_RECORDS FOR THIS TASK_
■ ■ ■
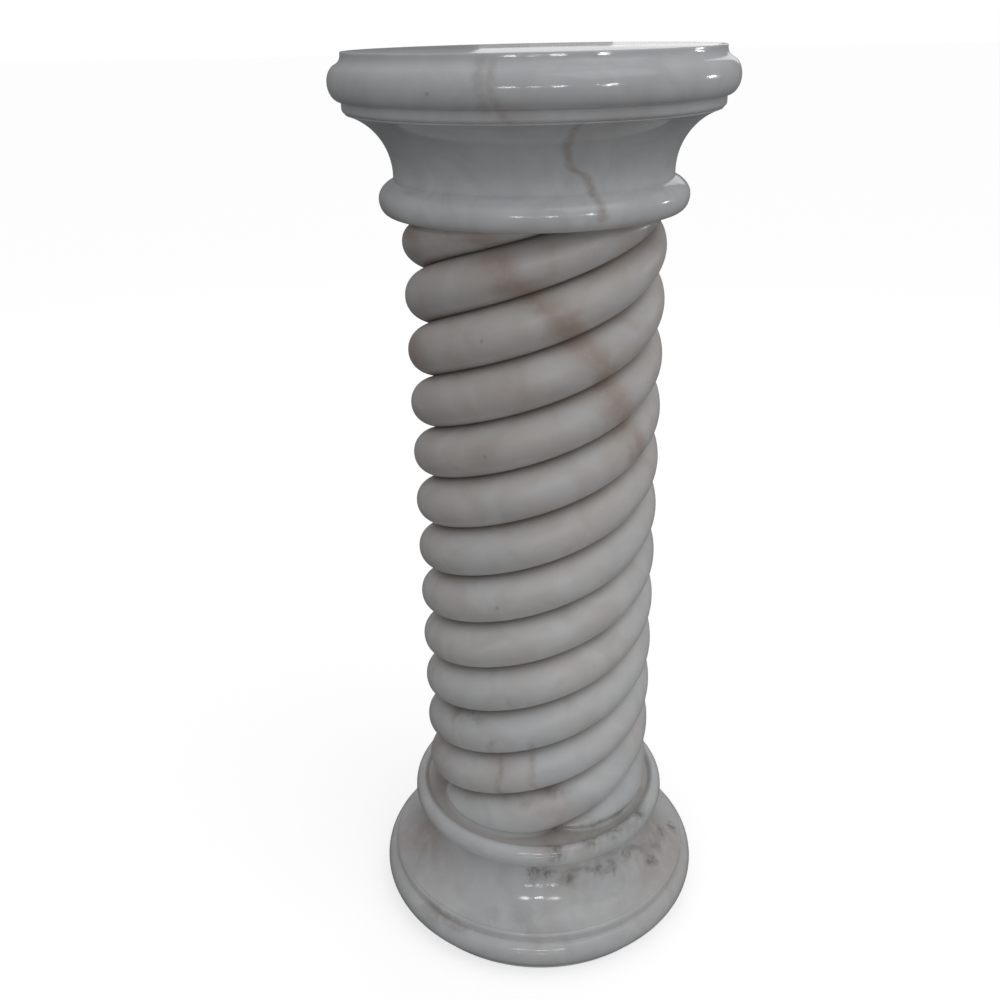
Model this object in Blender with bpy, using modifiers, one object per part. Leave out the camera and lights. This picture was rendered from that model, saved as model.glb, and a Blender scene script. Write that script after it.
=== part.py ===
■ ■ ■
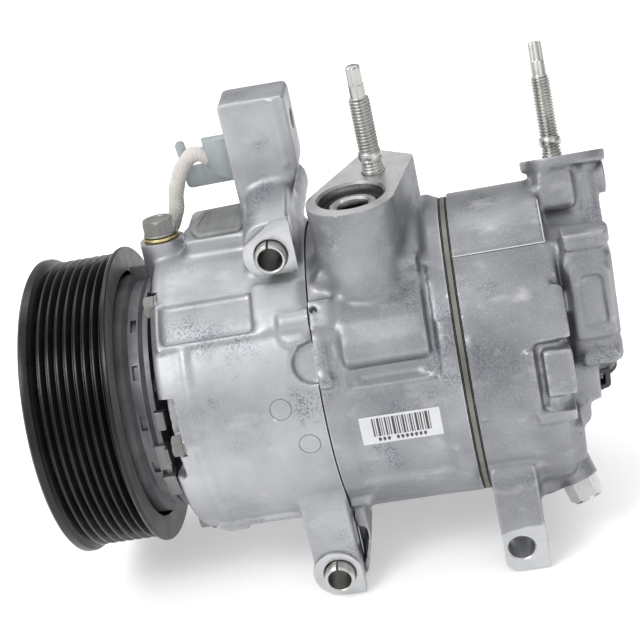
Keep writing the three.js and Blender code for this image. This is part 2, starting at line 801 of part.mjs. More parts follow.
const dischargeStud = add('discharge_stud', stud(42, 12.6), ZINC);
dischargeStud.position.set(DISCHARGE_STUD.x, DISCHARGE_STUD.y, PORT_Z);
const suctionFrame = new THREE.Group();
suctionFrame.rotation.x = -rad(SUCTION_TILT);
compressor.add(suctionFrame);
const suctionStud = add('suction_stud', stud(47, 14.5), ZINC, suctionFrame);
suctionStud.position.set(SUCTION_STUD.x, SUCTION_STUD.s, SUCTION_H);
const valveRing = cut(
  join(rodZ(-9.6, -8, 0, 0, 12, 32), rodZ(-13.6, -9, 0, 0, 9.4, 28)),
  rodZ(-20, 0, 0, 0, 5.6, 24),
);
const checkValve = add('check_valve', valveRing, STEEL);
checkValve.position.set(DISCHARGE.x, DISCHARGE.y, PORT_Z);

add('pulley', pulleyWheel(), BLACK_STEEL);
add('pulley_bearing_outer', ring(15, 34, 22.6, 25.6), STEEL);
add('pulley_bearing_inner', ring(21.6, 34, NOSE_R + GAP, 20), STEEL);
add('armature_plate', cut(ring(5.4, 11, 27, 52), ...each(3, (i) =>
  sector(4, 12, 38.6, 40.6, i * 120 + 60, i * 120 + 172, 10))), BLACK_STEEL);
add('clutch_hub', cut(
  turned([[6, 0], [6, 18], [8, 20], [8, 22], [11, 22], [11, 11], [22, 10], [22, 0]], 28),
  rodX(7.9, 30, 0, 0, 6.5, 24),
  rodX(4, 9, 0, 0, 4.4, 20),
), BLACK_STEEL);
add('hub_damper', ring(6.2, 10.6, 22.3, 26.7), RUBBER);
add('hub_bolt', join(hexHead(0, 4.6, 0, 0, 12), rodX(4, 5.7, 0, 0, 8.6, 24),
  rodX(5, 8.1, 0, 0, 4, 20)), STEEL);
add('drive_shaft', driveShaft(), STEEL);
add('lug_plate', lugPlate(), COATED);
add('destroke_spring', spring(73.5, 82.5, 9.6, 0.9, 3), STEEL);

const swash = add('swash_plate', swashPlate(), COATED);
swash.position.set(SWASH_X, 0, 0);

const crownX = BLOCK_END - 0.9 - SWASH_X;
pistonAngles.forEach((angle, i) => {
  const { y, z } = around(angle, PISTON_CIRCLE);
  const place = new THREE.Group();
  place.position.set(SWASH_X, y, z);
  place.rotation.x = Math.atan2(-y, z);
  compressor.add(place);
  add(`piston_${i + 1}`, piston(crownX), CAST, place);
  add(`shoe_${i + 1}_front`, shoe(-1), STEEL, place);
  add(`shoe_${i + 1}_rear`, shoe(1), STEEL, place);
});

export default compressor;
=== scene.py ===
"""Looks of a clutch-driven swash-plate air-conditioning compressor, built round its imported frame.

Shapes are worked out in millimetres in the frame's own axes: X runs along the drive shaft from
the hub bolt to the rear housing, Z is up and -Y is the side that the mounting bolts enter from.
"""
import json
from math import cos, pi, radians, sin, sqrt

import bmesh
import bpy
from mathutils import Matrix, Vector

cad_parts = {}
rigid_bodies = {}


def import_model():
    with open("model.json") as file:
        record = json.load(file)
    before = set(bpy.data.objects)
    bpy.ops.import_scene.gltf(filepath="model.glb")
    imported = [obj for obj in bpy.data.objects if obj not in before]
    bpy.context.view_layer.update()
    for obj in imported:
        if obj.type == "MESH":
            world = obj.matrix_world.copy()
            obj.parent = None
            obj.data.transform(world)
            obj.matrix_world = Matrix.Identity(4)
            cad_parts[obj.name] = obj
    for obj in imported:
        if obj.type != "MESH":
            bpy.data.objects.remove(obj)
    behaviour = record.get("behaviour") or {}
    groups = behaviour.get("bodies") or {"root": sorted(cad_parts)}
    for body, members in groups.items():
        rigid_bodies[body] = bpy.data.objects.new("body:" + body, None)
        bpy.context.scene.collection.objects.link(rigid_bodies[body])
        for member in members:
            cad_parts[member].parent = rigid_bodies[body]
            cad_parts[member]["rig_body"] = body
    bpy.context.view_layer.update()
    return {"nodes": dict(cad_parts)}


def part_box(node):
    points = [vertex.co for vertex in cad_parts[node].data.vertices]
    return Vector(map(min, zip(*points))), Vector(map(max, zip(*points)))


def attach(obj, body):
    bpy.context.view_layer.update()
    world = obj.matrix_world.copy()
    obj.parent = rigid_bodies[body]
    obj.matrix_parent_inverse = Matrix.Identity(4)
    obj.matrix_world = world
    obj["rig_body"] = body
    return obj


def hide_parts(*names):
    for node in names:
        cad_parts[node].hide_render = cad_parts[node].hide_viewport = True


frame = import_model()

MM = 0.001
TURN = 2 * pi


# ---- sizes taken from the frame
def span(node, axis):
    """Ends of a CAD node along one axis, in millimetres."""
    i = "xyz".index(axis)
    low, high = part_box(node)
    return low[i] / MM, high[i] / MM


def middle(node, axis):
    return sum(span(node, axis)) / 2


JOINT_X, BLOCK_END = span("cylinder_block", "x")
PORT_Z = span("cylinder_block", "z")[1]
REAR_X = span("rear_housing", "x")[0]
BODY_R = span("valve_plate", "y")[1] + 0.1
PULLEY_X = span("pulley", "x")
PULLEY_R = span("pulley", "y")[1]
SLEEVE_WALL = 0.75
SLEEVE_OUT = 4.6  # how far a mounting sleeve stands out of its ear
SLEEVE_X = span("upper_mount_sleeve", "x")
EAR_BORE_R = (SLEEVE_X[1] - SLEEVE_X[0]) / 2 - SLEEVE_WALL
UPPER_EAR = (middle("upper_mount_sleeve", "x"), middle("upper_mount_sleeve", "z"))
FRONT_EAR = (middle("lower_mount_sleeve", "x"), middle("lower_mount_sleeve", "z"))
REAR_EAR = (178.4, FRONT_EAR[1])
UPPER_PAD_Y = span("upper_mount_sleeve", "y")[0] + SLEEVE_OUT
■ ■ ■
_WORK REQUIRED_
Quote only the lines running from the line that holds "const swash = add('swash_plate', swashPlate(), COATED);" to the line that holds "before = set(bpy.data.objects)", both ends included.

_RESULT OF THE TASK_
const swash = add('swash_plate', swashPlate(), COATED);
swash.position.set(SWASH_X, 0, 0);

const crownX = BLOCK_END - 0.9 - SWASH_X;
pistonAngles.forEach((angle, i) => {
  const { y, z } = around(angle, PISTON_CIRCLE);
  const place = new THREE.Group();
  place.position.set(SWASH_X, y, z);
  place.rotation.x = Math.atan2(-y, z);
  compressor.add(place);
  add(`piston_${i + 1}`, piston(crownX), CAST, place);
  add(`shoe_${i + 1}_front`, shoe(-1), STEEL, place);
  add(`shoe_${i + 1}_rear`, shoe(1), STEEL, place);
});

export default compressor;
=== scene.py ===
"""Looks of a clutch-driven swash-plate air-conditioning compressor, built round its imported frame.

Shapes are worked out in millimetres in the frame's own axes: X runs along the drive shaft from
the hub bolt to the rear housing, Z is up and -Y is the side that the mounting bolts enter from.
"""
import json
from math import cos, pi, radians, sin, sqrt

import bmesh
import bpy
from mathutils import Matrix, Vector

cad_parts = {}
rigid_bodies = {}


def import_model():
    with open("model.json") as file:
        record = json.load(file)
    before = set(bpy.data.objects)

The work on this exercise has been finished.